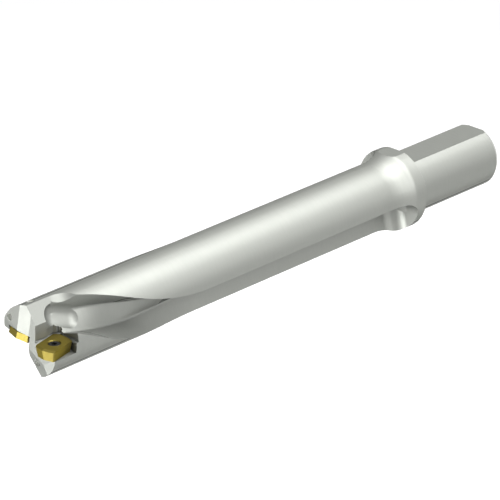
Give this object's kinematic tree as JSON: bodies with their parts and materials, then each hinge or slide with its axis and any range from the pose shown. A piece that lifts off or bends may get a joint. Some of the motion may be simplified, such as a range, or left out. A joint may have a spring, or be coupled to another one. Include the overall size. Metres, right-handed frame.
{
  "type": "indexable drill",
  "caption": "Long indexable drill: flat-sided cylindrical shank, flared collar, and a body whose chip flutes run straight, then twist to clamped cutting inserts.",
  "frame": {"origin": "on the drill's axis, at the rear face of the collar, where the shank starts", "axes": "+X along the axis toward the shank end, so the cutting end is at -X; +Z square to the flat on the shank; the peripheral insert is on the -Y side"},
  "size_m": [0.3141, 0.0416, 0.0408],
  "materials": {
    "body_steel": "satin",
    "insert_coating": "satin",
    "screw_steel": "satin"
  },
  "bodies": {
    "root": {"drill_body": "body_steel", "peripheral_insert": "insert_coating", "central_insert": "insert_coating", "peripheral_screw": "screw_steel", "central_screw": "screw_steel"}
  },
  "joints": []
}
##############################
Direction:
Give the count of lines that hold the word "frame", with nothing added.

Task solution:
2